There was an interesting problem at work recently, where I basically wanted to generate a whole lot of C language expressions for testing purposes. Rather than generating them by hand, I wondered if I could somehow feed the C language grammar into a program and get most, if not all, possible valid expressions out of it. Of course, I knew that a syntactically valid program might not necessarily by semantically valid, but I figured that I could eliminate or transform those cases manually.
So off I went, using this problem as an opportunity to write some Ruby code. The end result is Ramble, a Ruby program that given a grammar like
start : paragraphs; paragraphs : paragraph | paragraph LINEBREAK LINEBREAK paragraphs ; paragraph : sentence | sentence paragraph ; sentence : subject verb object PERIOD ; subject : CAT | DOG | PONY ; verb : EATS | GULPS | SWALLOWS ; object : HAY | FOOD | MILK ;
and some helper code to “stringify” terminal symbols like CAT, DOG and PONY, will generate text like
Cat swallows hay. Pony swallows milk. Dog eats hay. Dog swallows hay. Pony gulps milk. Pony gulps hay. Pony gulps food. Dog eats food. Dog gulps milk. Pony eats food. Cat swallows hay.
Cool, don’t you think?
You can browse the source code online at github here, but the general idea is to parse the grammar file (I’m assuming a simplified yacc format), generate an abstract tree of productions, and then traverse the tree to generate text (with a callback to get text for terminal symbols). Pretty similar to what a compiler does, except that instead of accepting source code as input, it takes a grammar file, and instead of emitting code, it spits out sentences in the language.
I used Treetop to parse the grammar, and wrote some hairy recursive code to filter and operate on the generated tree. Now the grammar could be left recursive i.e., it could have a rule like
A : A | B
and a generator that naively tries to generate every possible sentence recursively would quickly overflow the stack and die. I chose to randomly pick one of the two (or more) options, hoping that running the program repeatedly will give me a variety of sentences.

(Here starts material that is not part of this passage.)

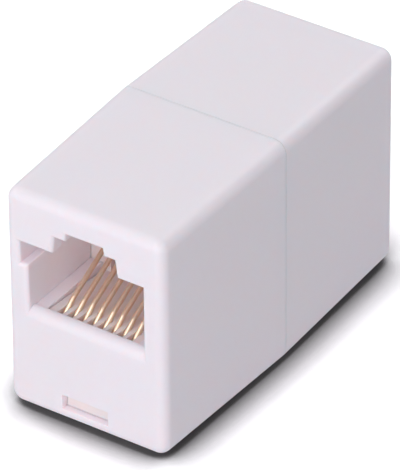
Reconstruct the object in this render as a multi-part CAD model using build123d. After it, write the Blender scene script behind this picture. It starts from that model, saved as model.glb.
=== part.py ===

Now for the bad part – I tried running this on a subset of the C grammar, and it crashed with a stack overflow error. With rules that were transitively recursive, the random choice option wasn’t enough to control the recursion before it blew the stack.
And boy, was I wrong about filtering out syntactically correct but semantically valid expressions! The few times the program completed without crashing, the emitted expressions were just total rubbish semantically – there was no way I could have manually massaged those into shape.
It was an interesting exercise though, and it helped scratch two itches at the same time – dabbling with language stuff, and writing serious Ruby code (I’m a Ruby newbie).